Supplied data:

%%

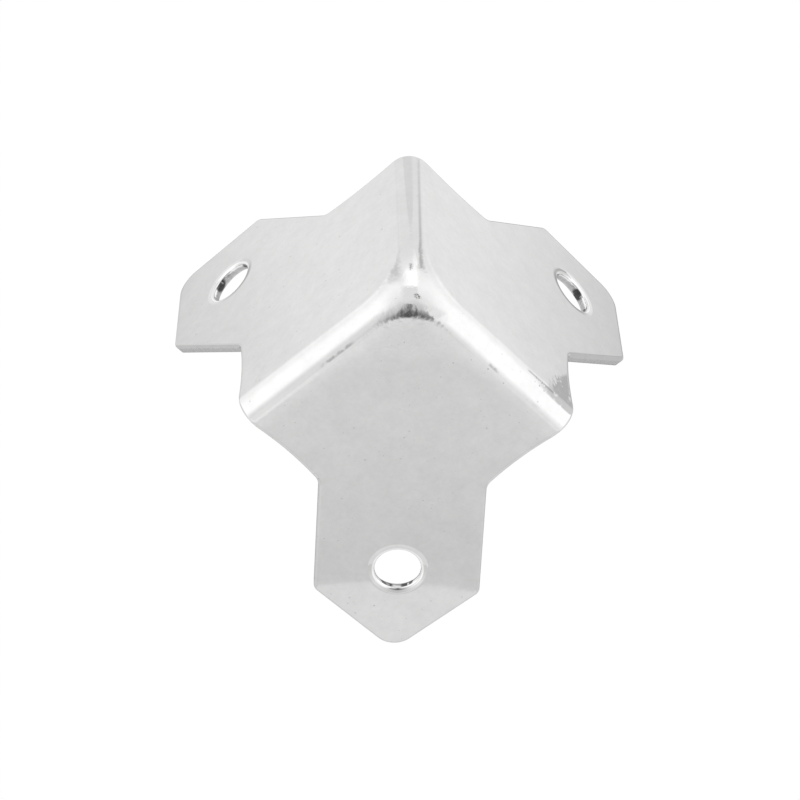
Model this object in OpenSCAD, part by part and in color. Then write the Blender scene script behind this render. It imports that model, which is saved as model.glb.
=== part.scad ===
// Pressed steel corner for a case. One sheet covers the corner where three walls of the case meet.
// It has three square faces at right angles, folded along three round edges and drawn into one
// rounded corner. From the free corner of each face a pointed tab runs out with one screw hole.
//
// The origin is the corner of the case itself, where the three inner faces would meet in a point.
// The case lies in x < 0, y > 0, z < 0, so the part looks toward +X (side), -Y (front) and +Z (top).

/* [Sheet] */
// Thickness of the steel sheet
sheet = 1.1; // [0.7:0.1:1.4]
// Outside radius of the three folded edges
fold_r = 2.1; // [1.8:0.1:2.6]

/* [Drawn corner] */
// Radius of the arc that rounds the flat part of each face toward the corner
flat_arc = 4.756; // [4:0.001:6]

/* [Faces] */
// Side of each square face, from the sharp outer edges
face = 22.5; // [20:0.5:26]
// How far the free edge of a face bows in between the fold and the tab
edge_bow = 0.3; // [0.1:0.1:0.6]

/* [Tabs] */
// Width of the fixing tab
tab_w = 16; // [12:0.5:18]
// Distance on a face's diagonal from the sharp outer corner to the tab's shoulders
shoulder_reach = 36.4; // [36:0.1:40]
// Distance on the diagonal to the sharp point of the tab, before it is rounded
tip_reach = 43.6; // [42:0.1:50]
// Radius of the shoulders
shoulder_r = 1; // [0.4:0.1:2]
// Radius of the rounded point
tip_r = 2.3; // [1:0.1:3]

/* [Screw holes] */
// Distance on the diagonal from the sharp outer corner to the hole's centre
hole_reach = 33.8; // [33:0.1:36]
// Diameter of the hole through the sheet
hole_d = 4.5; // [3:0.1:5]
// Diameter of the countersunk mouth on the outer face
mouth_d = 5.7; // [5.2:0.1:6.5]
// Depth of the countersink
mouth_depth = 0.5; // [0.2:0.1:0.6]

/* [Hidden] */
$fn = 96;

diagonal = [1, 1, 1];
// Size of the solid stock that the shell is cut from, past the points of the tabs
stock = tip_reach;
// Length by which a cutter passes the surface that it cuts
past = 1;
// Ratio by which an arc passes the sides that it rounds
arc_over = 1.002;

// The sheet keeps its thickness round every bend: one core is grown by the outside radius for the
// outer surface and by the inside radius for the inner one. The core is the inner octant, with the
// corner of each of its faces rounded by an arc and a sphere through those three arcs.
inner_r = fold_r - sheet;
// Each coordinate of the sphere's centre, in from the outer faces: the folds' rounds end here too
dome_in = fold_r + flat_arc;
// Radius of the sphere in the core. Each arc is seen from its centre at 45 degrees to the face
dome_core_r = flat_arc * sqrt(2);

// Distance along the fold at which the tab's side would meet the free edge of the face
root = face - tab_w / sqrt(2);
// The bow starts this far past the fold's round and ends as far inside the tab
bow_margin = 0.5;
bow_start = fold_r + bow_margin;
bow_chord = root + bow_margin - bow_start;
// Radius of the bow's arc
bow_r = (bow_chord * bow_chord / 4 + edge_bow * edge_bow) / (2 * edge_bow);

function unit(v) = v / norm(v);

// Half of the angle at corner p between its neighbours a and b
function half_angle(p, a, b) = acos(unit(a - p) * unit(b - p)) / 2;

// Points where an arc of radius r touches the two sides at corner p
function touch(p, a, b, r) =
    let (reach = r / tan(half_angle(p, a, b)))
    [p + reach * unit(a - p), p + reach * unit(b - p)];

// Centre of that arc
function arc_centre(p, a, b, r) =
    p + r / sin(half_angle(p, a, b)) * unit(unit(a - p) + unit(b - p));

// What an arc of radius r takes off at corner p. The arc is a hair large, so it crosses the sides
module corner_waste(p, a, b, r) {
    centre = arc_centre(p, a, b, r);
    ends = touch(p, a, b, r);
    difference() {
        polygon([centre, 2 * ends[0] - centre, 2 * p - centre, 2 * ends[1] - centre]);
        translate(centre)
            circle(r * arc_over);
    }
}

// Convex polygon with a true arc at each corner that has a radius
module rounded_polygon(points, radii) {
    n = len(points);
    difference() {
        polygon(points);
        for (i = [0:n - 1])
            if (radii[i] > 0)
                corner_waste(points[i], points[(i + n - 1) % n], points[(i + 1) % n], radii[i]);
    }
}

// Repeats a shape for the three faces, by turns about the corner's diagonal
module each_face() {
    for (turn = [0:2])
        rotate(a = 120 * turn, v = diagonal)
            children();
}

// Directions from the sphere's centre that meet the drawn corner: all but a cone over each flat
module dome_directions() {
    length = 4 * flat_arc;
    translate(-dome_in * diagonal)
        difference() {
            cube(length);
            each_face()
                cylinder(h = 2 * length, r1 = 0, r2 = 2 * length);
        }
}

// Core of the solid corner, with the room for the drawn corner left out
module core() {
    difference() {
        translate(-stock * diagonal)
            cube(stock - fold_r);
        dome_directions();
    }
}

// Drawn corner: the core's sphere grown by r
module dome(r) {
    intersection() {
        translate(-dome_in * diagonal)
            sphere(dome_core_r + r);
        dome_directions();
    }
}

// Flat of the top face, with its corner rounded, r thick over the core
module flat(r) {
    translate([0, 0, -fold_r])
        linear_extrude(r)
            difference() {
                translate([-stock, -stock])
                    square(stock - fold_r);
                difference() {
                    translate([-dome_in, -dome_in])
                        square(flat_arc + past);
                    translate([-dome_in, -dome_in])
                        circle(flat_arc);
                }
            }
}

// Quarter round along the upright fold, with radius r, up to where the arcs of two flats meet it
module fold_round(r) {
    translate([-fold_r, -fold_r, -stock])
        linear_extrude(stock - dome_in)
            intersection() {
                circle(r);
                square(2 * r);
            }
}

// Round with radius r along the top flat's arc, from the flat halfway down to where the dome begins
module arc_round(r) {
    translate([-dome_in, -dome_in, -fold_r])
        rotate_extrude(angle = 90)
            translate([flat_arc, 0])
                intersection() {
                    circle(r);
                    polygon([[0, 0], [0, 2 * r], [2 * r, 2 * r]]);
                }
}

// Solid corner: the core grown by r
module grown(r) {
    core();
    dome(r);
    each_face() {
        flat(r);
        fold_round(r);
        arc_round(r);
    }
}

// Outline of the top leg: the square face with bowed free edges, and the pointed tab
module leg_outline() {
    half = tab_w / 2;
    difference() {
        translate([-face, -face])
            square(face + past);
        for (side = [0, 1])
            mirror([side, -side])
                translate([-face - bow_r + edge_bow, -bow_start - bow_chord / 2])
                    circle(bow_r, $fn = 720);
    }
    rotate(-135)
        rounded_polygon(
            [[fold_r, half], [fold_r, -half], [shoulder_reach, -half], [tip_reach, 0],
             [shoulder_reach, half]],
            [0, 0, shoulder_r, tip_r, shoulder_r]
        );
}

// Room that the three legs and the drawn corner may fill
module leg_stock() {
    depth = fold_r + bow_margin / 2;
    each_face()
        translate([0, 0, -depth])
            linear_extrude(depth + past)
                leg_outline();
    translate(-dome_in * diagonal)
        cube(dome_in + past);
}

// Screw hole of the top leg, with its countersunk mouth in the outer face
module screw_hole() {
    place = -hole_reach / sqrt(2);
    flare = (mouth_d - hole_d) / mouth_depth;
    translate([place, place, -sheet - past])
        cylinder(h = sheet + 2 * past, d = hole_d);
    translate([place, place, -mouth_depth])
        cylinder(h = mouth_depth + past, d1 = hole_d, d2 = mouth_d + flare * past);
}

// The pressing with its sharp outer corner at the origin, around a case in the negative octant
module pressing() {
    difference() {
        intersection() {
            difference() {
                grown(fold_r);
                grown(inner_r);
            }
            leg_stock();
        }
        each_face()
            screw_hole();
    }
}

module corner_shell() {
    color("silver")
        rotate([0, 0, -90])
            translate(sheet * diagonal)
                pressing();
}

corner_shell();
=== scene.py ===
# %% [markdown]
# # A pressed steel case corner
# The corner of a tool case or a flight case is covered by one small sheet of plated steel. It has
# three square faces at right angles, and from each face a pointed tab runs out with a screw hole.
# This lesson dresses the exact CAD solid of that part: it makes a finer mesh of the same shape,
# with the rolled edges that a press leaves, and gives it a bright plated finish.
#
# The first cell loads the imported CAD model. It is the frame: everything made here lies in the same
# place, in metres, and the box of the CAD model is kept to find the middle of the part.

# %% Load the frame
import math

import bmesh
import bpy
from mathutils import Matrix, Vector
from mathutils.geometry import delaunay_2d_cdt


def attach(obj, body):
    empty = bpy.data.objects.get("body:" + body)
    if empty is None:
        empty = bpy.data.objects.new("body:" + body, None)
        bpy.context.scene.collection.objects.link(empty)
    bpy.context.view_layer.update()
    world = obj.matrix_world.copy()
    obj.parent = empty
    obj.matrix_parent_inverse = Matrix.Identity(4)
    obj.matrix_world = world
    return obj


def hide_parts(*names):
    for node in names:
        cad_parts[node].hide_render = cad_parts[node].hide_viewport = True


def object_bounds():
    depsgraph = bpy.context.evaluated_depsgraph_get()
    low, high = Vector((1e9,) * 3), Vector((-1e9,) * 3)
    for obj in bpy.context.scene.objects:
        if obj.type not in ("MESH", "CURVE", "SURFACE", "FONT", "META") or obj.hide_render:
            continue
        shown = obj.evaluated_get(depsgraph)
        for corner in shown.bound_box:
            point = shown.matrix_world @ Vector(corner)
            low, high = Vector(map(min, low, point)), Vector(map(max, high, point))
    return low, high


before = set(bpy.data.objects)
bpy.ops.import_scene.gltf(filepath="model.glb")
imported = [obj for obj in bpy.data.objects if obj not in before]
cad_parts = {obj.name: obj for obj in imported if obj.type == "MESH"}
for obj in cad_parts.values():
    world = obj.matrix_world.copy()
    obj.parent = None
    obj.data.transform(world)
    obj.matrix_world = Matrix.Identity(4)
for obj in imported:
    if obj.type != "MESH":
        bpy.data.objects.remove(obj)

cad_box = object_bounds()
print("CAD box in mm:", [[round(1000 * x, 2) for x in corner] for corner in cad_box])

# %% [markdown]
# ## Sizes
# These are the sizes that the CAD source uses, in millimetres, because a sheet-metal worker would
# give them so. Only the second group is new: the press rolls the outer rim of every cut over, the
# inner rim keeps a tiny break, and the root of the tab has a small round. The sheet also springs
# back a little beside the folds, so each flat is crowned there by a few hundredths, and pressed
# sheet is never quite flat, so it waves by a few thousandths.

# %% Sizes of the pressing
MM = 0.001

SHEET = 1.1
FOLD_R = 2.1
FLAT_ARC = 4.756
FACE = 22.5
EDGE_BOW = 0.3
BOW_MARGIN = 0.5
TAB_W = 16
SHOULDER_REACH = 36.4
TIP_REACH = 43.6
SHOULDER_R = 1
TIP_R = 2.3
HOLE_REACH = 33.8
HOLE_D = 4.5
MOUTH_D = 5.7

ROLL_R = 0.28
BREAK_R = 0.08
ROOT_R = 1.6
CROWN = 0.02
WAVINESS = 0.003
WAVES_PER_M = 105

DOME_IN = FOLD_R + FLAT_ARC
ROOT = FACE - TAB_W / math.sqrt(2)
print(f"folds end {DOME_IN:.3f} mm from the corner, tabs start {ROOT:.3f} mm along them")

# %% [markdown]
# ## Node maths
# Materials and Geometry Nodes are both trees of small nodes. Written one by one they are hard to
# read, so one class wraps a socket: adding or multiplying two of them adds the Math node, and
# `make` adds any other node from its type, its settings and its inputs. The press below and every
# finish are written with it.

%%

Problem: Write out each line exactly as it appears, from the line with "the negative octant" up to and including the line with "bpy.context.view_layer.update()".

Full response:
// The pressing with its sharp outer corner at the origin, around a case in the negative octant
module pressing() {
    difference() {
        intersection() {
            difference() {
                grown(fold_r);
                grown(inner_r);
            }
            leg_stock();
        }
        each_face()
            screw_hole();
    }
}

module corner_shell() {
    color("silver")
        rotate([0, 0, -90])
            translate(sheet * diagonal)
                pressing();
}

corner_shell();
=== scene.py ===
# %% [markdown]
# # A pressed steel case corner
# The corner of a tool case or a flight case is covered by one small sheet of plated steel. It has
# three square faces at right angles, and from each face a pointed tab runs out with a screw hole.
# This lesson dresses the exact CAD solid of that part: it makes a finer mesh of the same shape,
# with the rolled edges that a press leaves, and gives it a bright plated finish.
#
# The first cell loads the imported CAD model. It is the frame: everything made here lies in the same
# place, in metres, and the box of the CAD model is kept to find the middle of the part.

# %% Load the frame
import math

import bmesh
import bpy
from mathutils import Matrix, Vector
from mathutils.geometry import delaunay_2d_cdt


def attach(obj, body):
    empty = bpy.data.objects.get("body:" + body)
    if empty is None:
        empty = bpy.data.objects.new("body:" + body, None)
        bpy.context.scene.collection.objects.link(empty)
    bpy.context.view_layer.update()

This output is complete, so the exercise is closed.